Buehler did not anticipate the county appealing the recent ruling. The loss of the federal contract to hold the detainees likely will create a $6 million hole in the county budget that will have to be filled, he said.

Sandra Davila was one of many local activists who had fought for McHenry to end its detention of immigrants on humanitarian grounds, saying it broke up families of immigrants waiting for their day in court. She said the fight had been “emotionally draining,” and the ruling was a “relief.”

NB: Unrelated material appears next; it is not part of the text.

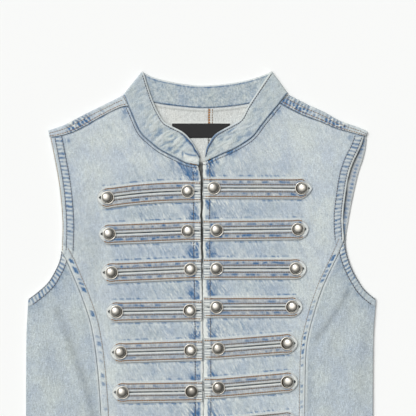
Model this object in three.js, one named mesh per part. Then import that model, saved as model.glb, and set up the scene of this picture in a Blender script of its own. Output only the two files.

Fred Tsao, senior policy counsel for the Illinois Coalition for Immigrant and Refugee Rights, said about half the detainees in Illinois were freed after federal reviews that otherwise would not have occurred. Activists said they would push for an end to federal detention of immigrants by U.S. Immigration and Customs Enforcement (ICE).

“This is a win for immigrant communities in our state and should be the final nail in the coffin for ICE detention centers in Illinois,” Tsao said.

The controversy was prompted by the Illinois Way Forward Act, signed into law by Gov. J.B. Pritzker in August 2021, which prohibits local governments from contracting with the U.S. Immigration and Customs Enforcement to jail people detained while awaiting a hearing on alleged immigration violations.

The two counties had sued, arguing that the state law was preempted and prohibited by the Supremacy Clause of the U.S. Constitution, which make federal law allowing such detention the “supreme law of the land.”

But the three-judge appellate panel, with an opinion written by U.S. Judge David Hamilton, found that the state law didn’t conflict with federal law.

“It would make no sense to hold that a federal statute premised on State cooperation preempts a State law withholding that cooperation,” the judge wrote. “The Act directly regulates only State and local entities and law enforcement — not the federal government.”

McHenry County State’s Attorney Patrick Kenneally issued a statement that he was disappointed with the decision, but the county will continue to comply with the law.

The county terminated its contract with ICE at the end of the appellate court’s emergency stay in February. Since then, Kenneally said, the county has not housed any civil immigration detainees.